GOAL | Go through the entries below and pick out every line with "axis".

THE INPUT |
------------------------------------

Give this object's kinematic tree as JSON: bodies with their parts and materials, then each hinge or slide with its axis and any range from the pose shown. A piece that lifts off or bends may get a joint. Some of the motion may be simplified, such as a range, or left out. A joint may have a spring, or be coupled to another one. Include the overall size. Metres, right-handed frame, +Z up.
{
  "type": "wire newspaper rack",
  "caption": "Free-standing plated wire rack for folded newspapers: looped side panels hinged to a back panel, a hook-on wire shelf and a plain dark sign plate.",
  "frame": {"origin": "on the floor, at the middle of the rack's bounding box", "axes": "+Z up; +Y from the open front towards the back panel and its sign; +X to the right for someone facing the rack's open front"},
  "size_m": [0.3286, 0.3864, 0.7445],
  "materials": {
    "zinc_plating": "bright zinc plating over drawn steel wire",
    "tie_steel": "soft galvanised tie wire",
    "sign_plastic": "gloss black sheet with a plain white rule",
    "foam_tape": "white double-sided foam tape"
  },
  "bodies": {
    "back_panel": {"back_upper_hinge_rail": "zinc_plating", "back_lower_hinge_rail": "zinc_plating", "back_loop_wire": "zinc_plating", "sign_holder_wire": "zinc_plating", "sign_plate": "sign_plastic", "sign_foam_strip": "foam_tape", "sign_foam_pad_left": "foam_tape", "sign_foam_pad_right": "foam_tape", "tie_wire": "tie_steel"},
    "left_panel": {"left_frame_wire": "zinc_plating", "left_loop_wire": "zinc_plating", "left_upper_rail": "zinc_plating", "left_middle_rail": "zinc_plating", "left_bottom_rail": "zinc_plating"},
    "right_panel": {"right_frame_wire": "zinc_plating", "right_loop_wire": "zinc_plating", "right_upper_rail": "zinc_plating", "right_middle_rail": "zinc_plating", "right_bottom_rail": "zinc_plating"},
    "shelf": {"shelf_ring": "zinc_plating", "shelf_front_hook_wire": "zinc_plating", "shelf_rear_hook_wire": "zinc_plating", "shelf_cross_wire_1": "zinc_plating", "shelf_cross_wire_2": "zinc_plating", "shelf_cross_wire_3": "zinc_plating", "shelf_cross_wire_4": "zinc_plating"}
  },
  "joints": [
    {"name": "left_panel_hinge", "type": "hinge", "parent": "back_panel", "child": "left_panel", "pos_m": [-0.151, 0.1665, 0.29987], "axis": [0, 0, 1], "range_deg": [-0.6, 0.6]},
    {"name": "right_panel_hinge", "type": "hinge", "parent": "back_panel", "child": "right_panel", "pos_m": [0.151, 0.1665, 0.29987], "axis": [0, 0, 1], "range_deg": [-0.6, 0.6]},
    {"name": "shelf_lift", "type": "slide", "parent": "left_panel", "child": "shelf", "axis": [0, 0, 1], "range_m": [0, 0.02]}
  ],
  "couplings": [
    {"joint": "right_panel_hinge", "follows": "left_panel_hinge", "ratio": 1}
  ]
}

------------------------------------

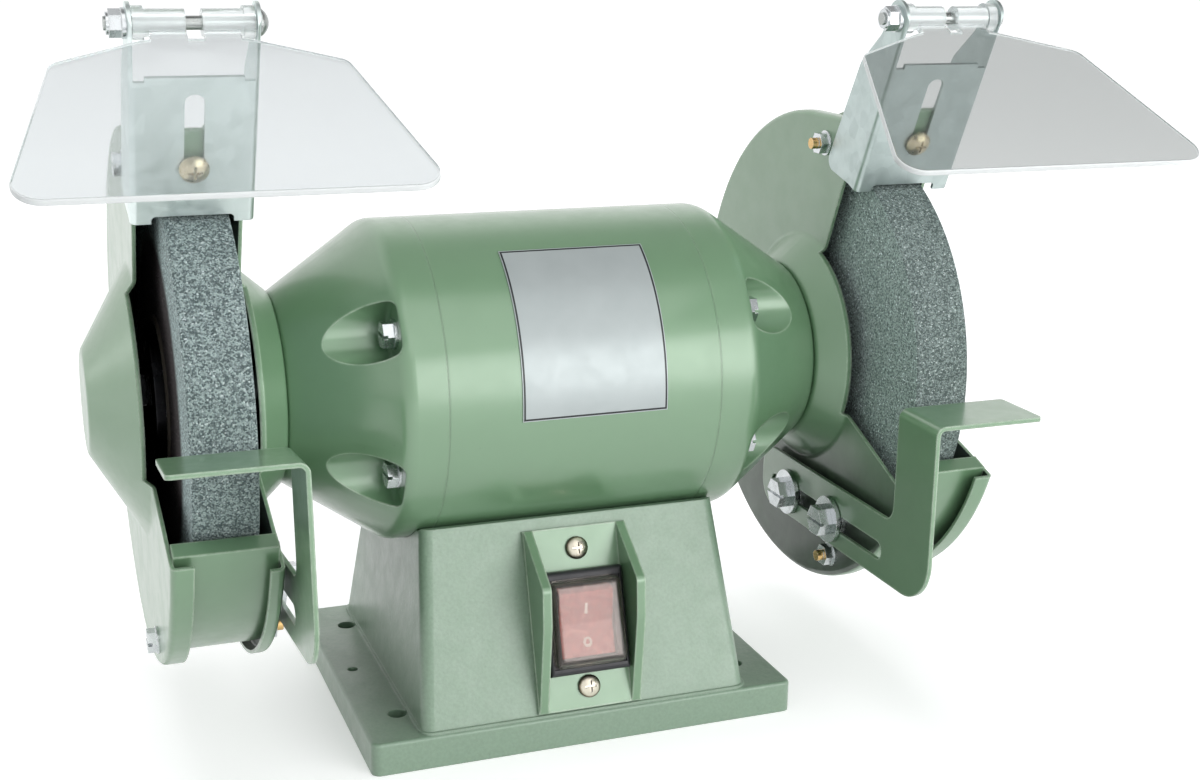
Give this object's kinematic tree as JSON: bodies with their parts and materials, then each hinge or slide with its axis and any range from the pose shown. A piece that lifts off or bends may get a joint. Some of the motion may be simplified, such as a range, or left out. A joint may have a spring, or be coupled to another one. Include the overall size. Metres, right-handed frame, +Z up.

------------------------------------

WRITTEN SOLUTION |
Give this object's kinematic tree as JSON: bodies with their parts and materials, then each hinge or slide with its axis and any range from the pose shown. A piece that lifts off or bends may get a joint. Some of the motion may be simplified, such as a range, or left out. A joint may have a spring, or be coupled to another one. Include the overall size. Metres, right-handed frame, +Z up.
    {"name": "left_panel_hinge", "type": "hinge", "parent": "back_panel", "child": "left_panel", "pos_m": [-0.151, 0.1665, 0.29987], "axis": [0, 0, 1], "range_deg": [-0.6, 0.6]},
    {"name": "right_panel_hinge", "type": "hinge", "parent": "back_panel", "child": "right_panel", "pos_m": [0.151, 0.1665, 0.29987], "axis": [0, 0, 1], "range_deg": [-0.6, 0.6]},
    {"name": "shelf_lift", "type": "slide", "parent": "left_panel", "child": "shelf", "axis": [0, 0, 1], "range_m": [0, 0.02]}
Give this object's kinematic tree as JSON: bodies with their parts and materials, then each hinge or slide with its axis and any range from the pose shown. A piece that lifts off or bends may get a joint. Some of the motion may be simplified, such as a range, or left out. A joint may have a spring, or be coupled to another one. Include the overall size. Metres, right-handed frame, +Z up.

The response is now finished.